The best way to approach all of these steps to developing potential leaders is a learning portfolio, Beaudin said. “You need to have stretch developmental experiences; you need to have an actively involved boss who will monitor their development, give them feedback and identify what other experiences they need to develop their skill set,” he said. “Adding to that, they need mentoring relationships with other senior executives in the organization; executive education programs; the use of outside coaches, peer feedback or 360-degree feedback; and a way to really monitor their progress against development goals.”
Most of the work of developing future leaders falls in the realm of the chief learning officer or other developmental professionals within the organization. But one of the most difficult parts of the process is getting budgets for a long-term payoff approved in a world focused on short-term benefits from investments. “In this world of quarterly results, we’re talking about a program that will really deliver within three to five years—sometimes even longer than that if you start lower down in the organization,” Beaudin said. “So you really need to have a CEO who’s got that kind of time horizon in order to make that case successfully.”

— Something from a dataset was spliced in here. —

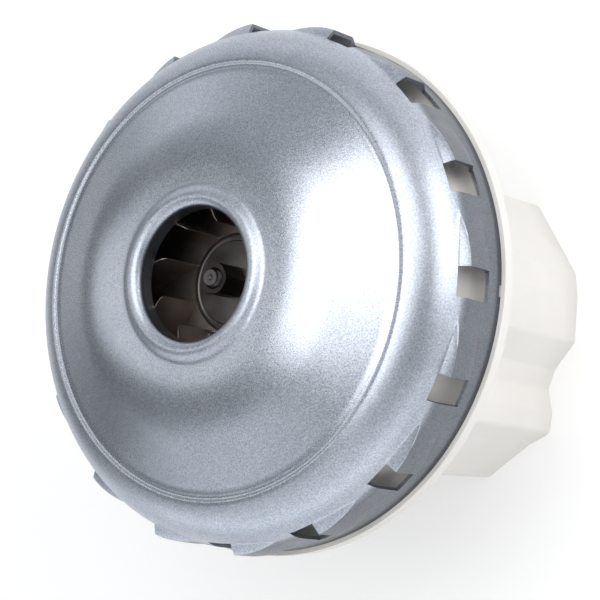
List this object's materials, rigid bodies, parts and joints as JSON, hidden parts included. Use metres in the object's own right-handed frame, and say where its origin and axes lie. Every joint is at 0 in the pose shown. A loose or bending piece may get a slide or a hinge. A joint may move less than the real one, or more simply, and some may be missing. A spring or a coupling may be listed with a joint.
{
  "type": "vacuum motor unit",
  "caption": "Vacuum motor unit: a commutator motor in a flanged moulded housing drives a centrifugal impeller under a domed steel cover with a central air inlet and louvred side outlets.",
  "frame": {"origin": "on the shaft axis, in the plane of the housing's rear edge, on which the unit stands", "axes": "+Z along the shaft, from the rear edge to the air inlet; +X along the brushes"},
  "size_m": [0.1438, 0.1438, 0.1175],
  "materials": {
    "cover_steel": "satin zinc plate",
    "fan_aluminium": "mill finish",
    "dark_steel": "blackened",
    "bright_steel": "turned",
    "screw_steel": "zinc plate",
    "bearing_steel": "ground",
    "lamination_steel": "stamped laminations",
    "enamelled_copper": "wire enamel",
    "commutator_copper": "turned copper",
    "housing_moulding": "matt thermoset moulding",
    "black_plastic": "moulded",
    "rubber": "moulded",
    "brass": "pressed strip",
    "tinned_brass": "tin plate",
    "carbon": "pressed carbon"
  },
  "bodies": {
    "frame": {"fan_cover": "cover_steel", "front_bearing_outer_ring": "bearing_steel", "front_bearing_balls": "bearing_steel", "bearing_retainer": "bright_steel", "retainer_screws": "screw_steel", "rear_bearing_outer_ring": "bearing_steel", "rear_bearing_balls": "bearing_steel", "bearing_sleeve": "rubber", "stator_core": "lamination_steel", "stator_coil_a": "enamelled_copper", "stator_coil_b": "enamelled_copper", "stator_screws": "screw_steel", "motor_housing": "housing_moulding", "bearing_bridge": "housing_moulding", "bridge_screws": "screw_steel", "brush_tube_a": "brass", "brush_tube_b": "brass", "brush_clip_a": "brass", "brush_clip_b": "brass", "brush_spring_a": "screw_steel", "brush_spring_b": "screw_steel", "terminal_block": "black_plastic", "supply_terminals": "tinned_brass", "rear_cover": "housing_moulding"},
    "rotor": {"shaft": "bright_steel", "impeller_back_disc": "fan_aluminium", "impeller_front_disc": "fan_aluminium", "impeller_blades": "fan_aluminium", "hub_washer": "dark_steel", "shaft_nut": "dark_steel", "shaft_spacer": "bright_steel", "front_bearing_inner_ring": "bearing_steel", "rear_bearing_inner_ring": "bearing_steel", "armature_core": "lamination_steel", "armature_winding": "enamelled_copper", "commutator_bars": "commutator_copper", "commutator_core": "black_plastic", "cooling_fan": "black_plastic"},
    "brush_a": {"brush_a": "carbon"},
    "brush_b": {"brush_b": "carbon"}
  },
  "joints": [
    {"name": "rotor_spin", "type": "hinge", "parent": "frame", "child": "rotor", "pos_m": [0, 0, 0.05], "axis": [0, 0, -1], "continuous": true},
    {"name": "brush_a_slide", "type": "slide", "parent": "frame", "child": "brush_a", "axis": [1, 0, 0], "range_m": [0, 0.006], "stiffness_N_per_m": 150, "springref_m": -0.01, "deforming": ["brush_spring_a"]},
    {"name": "brush_b_slide", "type": "slide", "parent": "frame", "child": "brush_b", "axis": [-1, 0, 0], "range_m": [0, 0.006], "stiffness_N_per_m": 150, "springref_m": -0.01, "deforming": ["brush_spring_b"]}
  ]
}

Fundamentally, leadership development is all about learning, putting the chief learning officer in the key position. “Chief learning officers or those in charge of the development of individuals have really been the ones who have been the caretakers of the process, really moving the organization through all the steps from defining the strategy to developing the profile to the selection of the high-potential executives to developing the learning program that is going to be attached to them,” Beaudin said. “They’ve really been a strong partner with HR and the CEO in developing the programs, especially on the back end. Once these people are identified, that’s really where the chief learning officer has primary responsibility for both designing and executing the program.”